Given material
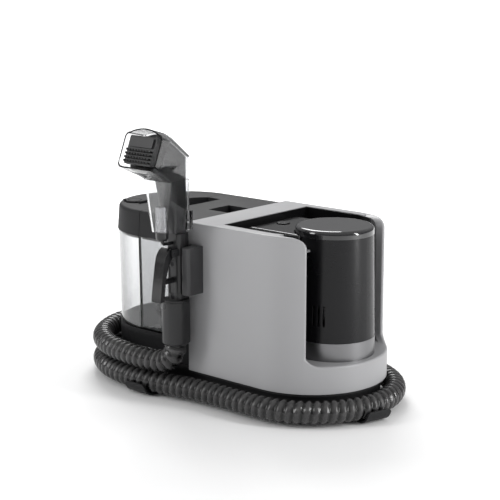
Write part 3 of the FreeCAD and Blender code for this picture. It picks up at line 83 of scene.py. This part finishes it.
# ------------------------------------------------------------------ shader helpers
class Tree:
    """A node tree with short calls to add and join nodes."""

    def __init__(self, tree):
        self.tree = tree

    def add(self, kind, inputs=None, **settings):
        node = self.tree.nodes.new(kind)
        for name, value in settings.items():
            setattr(node, name, value)
        for key, value in (inputs or {}).items():
            if isinstance(value, bpy.types.NodeSocket):
                self.tree.links.new(value, node.inputs[key])
            else:
                node.inputs[key].default_value = value
        return node

    def link(self, source, target):
        self.tree.links.new(source, target)

    def math(self, operation, first, second=0.0, third=None, clamp=False):
        inputs = {0: first, 1: second}
        if third is not None:
            inputs[2] = third
        return self.add("ShaderNodeMath", inputs, operation=operation, use_clamp=clamp).outputs[0]

    def blend(self, factor, first, second, kind="MIX"):
        node = self.add("ShaderNodeMix", data_type="RGBA", blend_type=kind, clamp_factor=True)
        for index, value in ((0, factor), (6, first), (7, second)):
            if isinstance(value, bpy.types.NodeSocket):
                self.tree.links.new(value, node.inputs[index])
            else:
                node.inputs[index].default_value = value
        return node.outputs[2]

    def ramp(self, source, low, high):
        return self.add("ShaderNodeMapRange", {"Value": source, "From Min": low, "From Max": high},
                        clamp=True).outputs["Result"]

    def noise(self, vector, scale, detail=3.0, roughness=0.5):
        return self.add("ShaderNodeTexNoise", {"Vector": vector, "Scale": scale, "Detail": detail,
                                               "Roughness": roughness}).outputs["Fac"]


def effect_group(name, inputs, outputs):
    """An empty shader group with named float, colour or vector sockets."""
    kinds = {"float": "NodeSocketFloat", "colour": "NodeSocketColor", "vector": "NodeSocketVector"}
    group = bpy.data.node_groups.new(name, "ShaderNodeTree")
    for socket, kind, value in inputs:
        made = group.interface.new_socket(socket, in_out="INPUT", socket_type=kinds[kind])
        made.default_value = value
    for socket, kind in outputs:
        group.interface.new_socket(socket, in_out="OUTPUT", socket_type=kinds[kind])
    tree = Tree(group)
    return group, tree, tree.add("NodeGroupInput").outputs, tree.add("NodeGroupOutput").inputs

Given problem
Extract the full listing above without alteration.

Response to the exercise
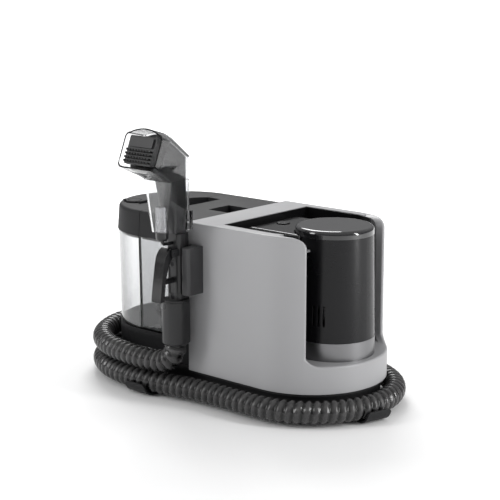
Write part 3 of the FreeCAD and Blender code for this picture. It picks up at line 83 of scene.py. This part finishes it.
# ------------------------------------------------------------------ shader helpers
class Tree:
    """A node tree with short calls to add and join nodes."""

    def __init__(self, tree):
        self.tree = tree

    def add(self, kind, inputs=None, **settings):
        node = self.tree.nodes.new(kind)
        for name, value in settings.items():
            setattr(node, name, value)
        for key, value in (inputs or {}).items():
            if isinstance(value, bpy.types.NodeSocket):
                self.tree.links.new(value, node.inputs[key])
            else:
                node.inputs[key].default_value = value
        return node

    def link(self, source, target):
        self.tree.links.new(source, target)

    def math(self, operation, first, second=0.0, third=None, clamp=False):
        inputs = {0: first, 1: second}
        if third is not None:
            inputs[2] = third
        return self.add("ShaderNodeMath", inputs, operation=operation, use_clamp=clamp).outputs[0]

    def blend(self, factor, first, second, kind="MIX"):
        node = self.add("ShaderNodeMix", data_type="RGBA", blend_type=kind, clamp_factor=True)
        for index, value in ((0, factor), (6, first), (7, second)):
            if isinstance(value, bpy.types.NodeSocket):
                self.tree.links.new(value, node.inputs[index])
            else:
                node.inputs[index].default_value = value
        return node.outputs[2]

    def ramp(self, source, low, high):
        return self.add("ShaderNodeMapRange", {"Value": source, "From Min": low, "From Max": high},
                        clamp=True).outputs["Result"]

    def noise(self, vector, scale, detail=3.0, roughness=0.5):
        return self.add("ShaderNodeTexNoise", {"Vector": vector, "Scale": scale, "Detail": detail,
                                               "Roughness": roughness}).outputs["Fac"]


def effect_group(name, inputs, outputs):
    """An empty shader group with named float, colour or vector sockets."""
    kinds = {"float": "NodeSocketFloat", "colour": "NodeSocketColor", "vector": "NodeSocketVector"}
    group = bpy.data.node_groups.new(name, "ShaderNodeTree")
    for socket, kind, value in inputs:
        made = group.interface.new_socket(socket, in_out="INPUT", socket_type=kinds[kind])
        made.default_value = value
    for socket, kind in outputs:
        group.interface.new_socket(socket, in_out="OUTPUT", socket_type=kinds[kind])
    tree = Tree(group)
    return group, tree, tree.add("NodeGroupInput").outputs, tree.add("NodeGroupOutput").inputs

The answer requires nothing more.